Scottish-American businessman

James Shewan (6 January 1848 – 7 May 1914) was a Scottish-American businessman who made his fortune in real estate in the United States. He was the founder of the largest dry dock and ship repairing facility in the Port of New York.

==Early life==
Shewan was born on 6 January 1848 in Rora, Aberdeenshire in Scotland. He was the son of Agnes (née Robertson) Shewan (1815–1891) and James Shewan (1819–1854), who died when he was four years old.

==Career==
After attending school for only a few years, Shewan apprenticed to a ship carpenter. He first traveled to Greenland, where the ship was held by the ice for three and a half months. After his return, he went to London followed by a trip to Singapore with his uncle who was a sea captain. For four years, he traded in tea at various ports in China, Japan, and Australia.

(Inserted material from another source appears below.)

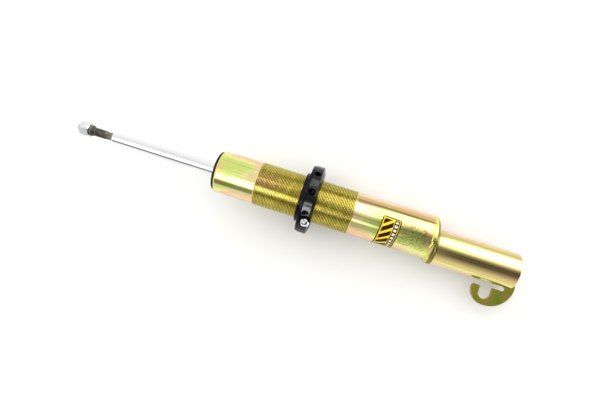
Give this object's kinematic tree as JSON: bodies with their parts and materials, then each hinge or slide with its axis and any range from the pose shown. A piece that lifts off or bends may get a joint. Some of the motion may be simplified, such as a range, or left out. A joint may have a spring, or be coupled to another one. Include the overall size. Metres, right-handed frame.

In 1869, he sailed from Yokohama to New York City where he started a dry dock and ship repair business, first called Shewan & Palmer and later known as Shewan & Jenkins. In 1877, Shewan bought out Jenkins and became the sole owner of the business, which he renamed James Shewan & Sons. After his death, his sons ran the business and during World War I, the shipyard had the largest tonnage capacity of any dry docks in America. The company was one of the six New York yards that merged into United Shipyards in 1929. Edwin later sold the business to Bethlehem Steel (where it became "27th St. Works" ) and retired.

==Personal life==
In 1870, Shewan married Ellen Curley (1850–1934), a native of Cardiff in Wales. Together, they had three daughters and two sons, including:

- Nellie Shewan (d. 1940), who lived at 1170 Fifth Avenue and did not marry.
- Ada Shewan Galvin Chambers.
- Agnes Shewan (1881–1974), who later became the Marquise Rizzo dei Ritii after her marriage to Marquis don Guglielmo Rizzo dei Ritii in 1928. She owned Shewan's Plumbush estate in Cold Spring, New York.
- James Shewan Jr. (1869–1926), who married Jessica Brown (1886–1935). His daughter, Patricia Carrington Shewan, married Count Jacques de Sibour (nephew of Jules Henri de Sibour).
- Edwin Arthur Shewan (1877–1945)

James owned an estate in the Hudson Valley opposite West Point known as Inverugie (named after a small village in Aberdeenshire, Scotland that lies on the entrance to the River Ugie just north of Peterhead) and the Plumbush estate in Cold Spring.

Shewan died at his home, 43 Fifth Avenue in Manhattan, on 7 May 1914 and was buried at Woodlawn Cemetery in the Bronx. His business passed into the hands of his sons. Upon the death of his widow in 1934, she left her entire estate, valued at several million dollars, to her three daughters and nothing to her son, stating: "they are amply provided for and have such splendid prospects for further bounty that none of them needs and gift, legacy or bequest from me."